Angeblich wird Glyphosat innerhalb kurzer Zeit, wenn es dem Sonnenlicht ausgesetzt ist, unschädlich. Nach zwei Wochen können die besprühten Flächen betreten werden. Wenn von der Substanz kurzfristige Gefahren für den Menschen ausgehen würden, so wäre zu erwarten, daß das längst bekannt geworden wäre. Dennoch bleibt eine Restunsicherheit, die nicht nur mit Glyphosat, sondern auch mit dem zu tun hat, wofür es eingesetzt wird.

Was müssen das für wehrhafte Pflanzen sein, die dem Agent-orange- Wirkstoff Widerstand entgegenbringen? Welche langfristigen Folgen hat der Verzehr solcher Pflanzen auf die menschliche Gesundheit? Die Frage ist aus der Sicht Monsantos und der übrigen Agroindustrie eindeutig beantwortet: Das System aus Roundup und Roundup Ready ist unbedenklich.

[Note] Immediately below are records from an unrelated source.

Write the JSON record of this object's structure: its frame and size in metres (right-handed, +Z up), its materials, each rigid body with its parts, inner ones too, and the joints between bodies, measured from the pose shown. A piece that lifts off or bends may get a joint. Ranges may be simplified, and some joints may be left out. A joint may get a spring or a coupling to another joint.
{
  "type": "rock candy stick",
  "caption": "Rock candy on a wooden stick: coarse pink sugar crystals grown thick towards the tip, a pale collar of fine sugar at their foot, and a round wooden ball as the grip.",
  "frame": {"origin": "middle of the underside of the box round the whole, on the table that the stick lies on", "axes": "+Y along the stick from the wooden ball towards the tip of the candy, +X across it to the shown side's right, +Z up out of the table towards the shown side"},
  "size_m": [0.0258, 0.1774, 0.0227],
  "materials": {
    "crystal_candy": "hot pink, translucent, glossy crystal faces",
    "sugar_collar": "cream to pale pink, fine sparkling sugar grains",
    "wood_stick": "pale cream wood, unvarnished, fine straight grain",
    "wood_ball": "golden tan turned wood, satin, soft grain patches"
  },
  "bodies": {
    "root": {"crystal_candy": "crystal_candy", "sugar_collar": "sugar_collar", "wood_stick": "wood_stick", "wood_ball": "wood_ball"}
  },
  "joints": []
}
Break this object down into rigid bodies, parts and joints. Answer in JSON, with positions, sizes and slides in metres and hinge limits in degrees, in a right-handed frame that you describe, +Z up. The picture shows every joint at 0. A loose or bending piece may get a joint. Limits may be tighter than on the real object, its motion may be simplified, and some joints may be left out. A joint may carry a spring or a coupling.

Diese Ansicht teilt der Sachbuchautor Jeffrey M. Smith nicht. In seinem Buch "Trojanische Saaten" (siehe auch BUCH\SACHBUCH, REZENSION/238), macht er auf den zeitlich parallelen Verlauf der Zunahme des Anbaus und Verzehrs gentechnisch manipulierter Pflanzen seit der ersten Hälfte der neunziger Jahre in den USA und der aus bislang ungeklärten Gründen erfolgten Zunahme an Dickleibigkeit und Diabetes in der US-Bevölkerung aufmerksam. Smith behauptet nicht, daß es einen kausalen Zusammenhang zwischen diesen beiden Entwicklungen gibt, aber er schreibt, daß diese Möglichkeit auch noch gar nicht adäquat erforscht wurde.